◆ EXERCISE REQUIREMENTS:
Report how many lines hold the string "that". Give the number and nothing else.

◆ SUPPLIED DATA:
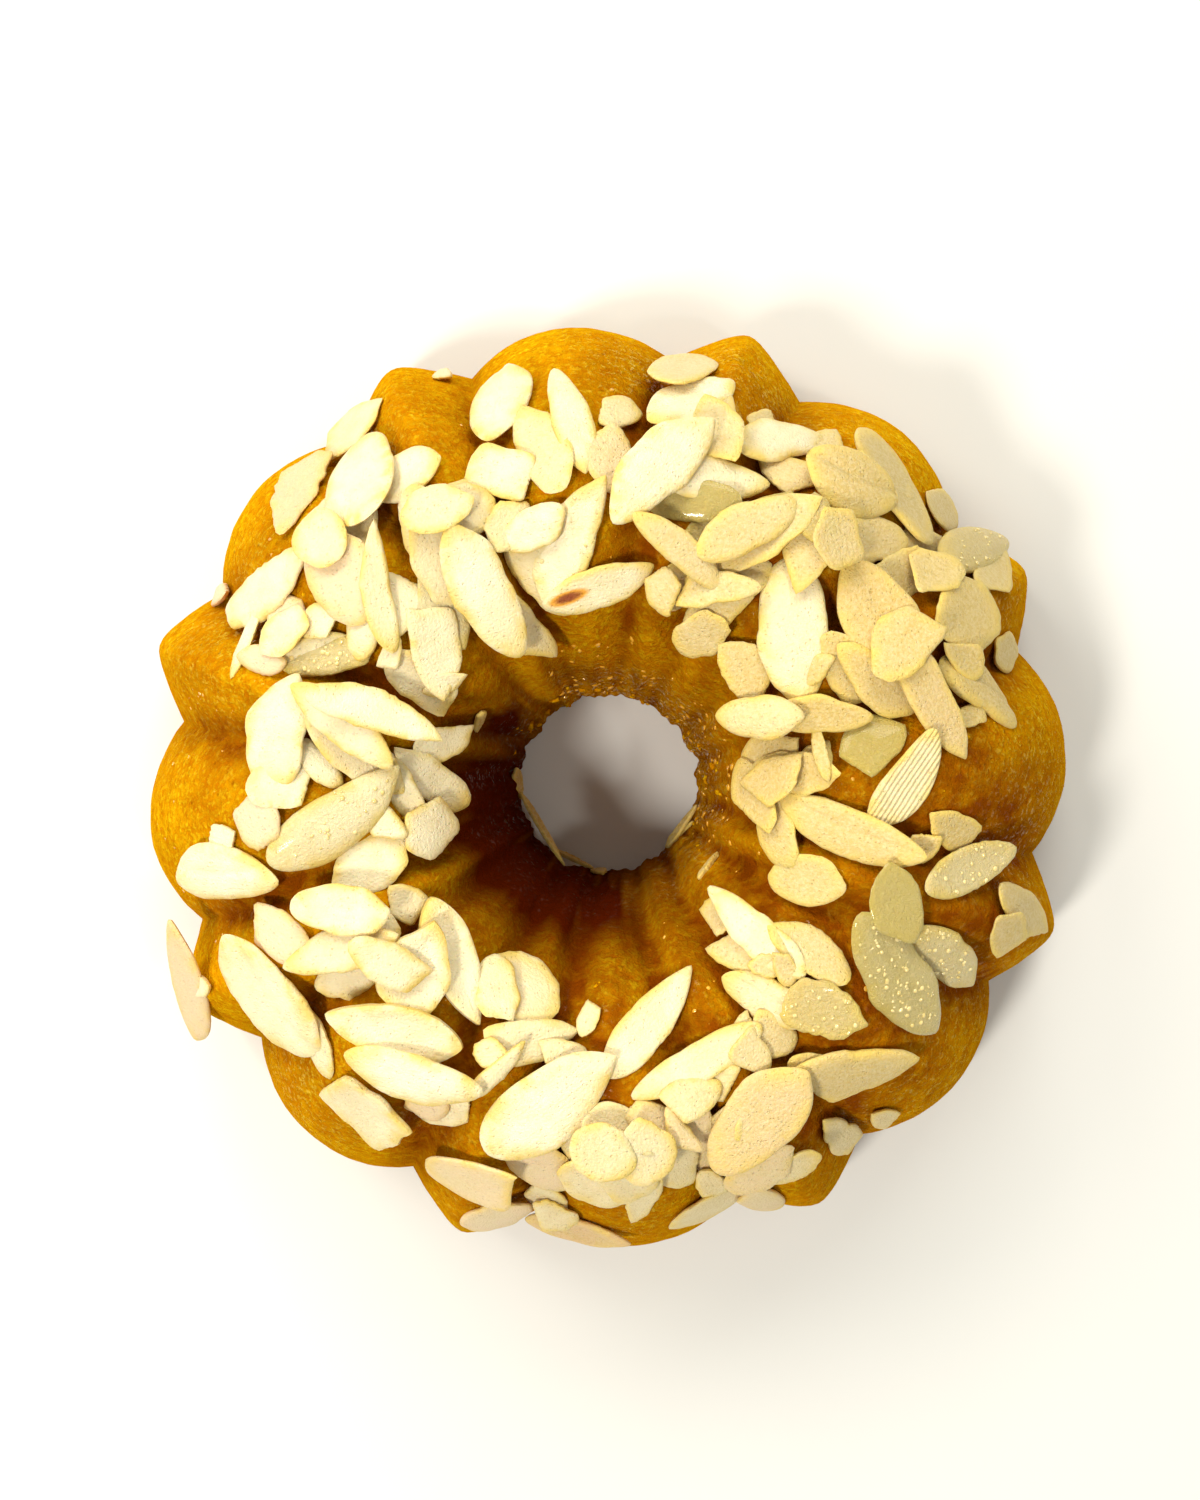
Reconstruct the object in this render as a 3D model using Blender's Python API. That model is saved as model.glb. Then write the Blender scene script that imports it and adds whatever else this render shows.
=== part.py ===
"""A fluted ring cake, turned out of its tin and strewn with sliced almonds.

Run it with: blender --background --python part.py, or from Blender's text editor.

The cake is one solid: a ring with eight round lobes and eight pointed ridges that climb the
side, cross the crown and run down into the hole. The larger almond slices lie on it, each a
solid of its own, resting on the cake or on the slices under it.

Frame: metres, +Z up, origin at the centre of the foot that the cake stands on.
"""

import math
from itertools import combinations

import bmesh
import bpy
import numpy as np
from mathutils import Matrix, Vector
from mathutils.bvhtree import BVHTree

MM = 0.001
UP = Vector((0, 0, 1))

# Ring: the sizes that drive it
LOBE_REACH = 94 * MM  # from the axis to the outside of a round lobe, at the foot
CROWN_REACH = 56 * MM  # from the axis to the top of the ring
HOLE_REACH = 18.3 * MM  # from the axis to the wall of the hole, at the foot
HEIGHT = 74 * MM
OUTER_DRAFT = 1.25  # over 1 leans the outer side in towards the crown
INNER_DRAFT = 0.54  # under 1 keeps the wall of the hole steep, with a tight shoulder
OUTER_FOOT_ROUND = 2.5 * MM
INNER_FOOT_ROUND = 1.5 * MM
ROUND_CORNER = 0.25  # where the rounding of a foot turns, as a share of its size

# Flutes: eight round lobes, with a pointed ridge between each two
FLUTES = 8
FLUTE_PITCH = math.tau / FLUTES
FIRST_RIDGE = math.radians(27.2)
RIDGE_HALF_ANGLE = math.radians(9.0)  # from a ridge's crest to the valleys beside it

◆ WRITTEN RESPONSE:
4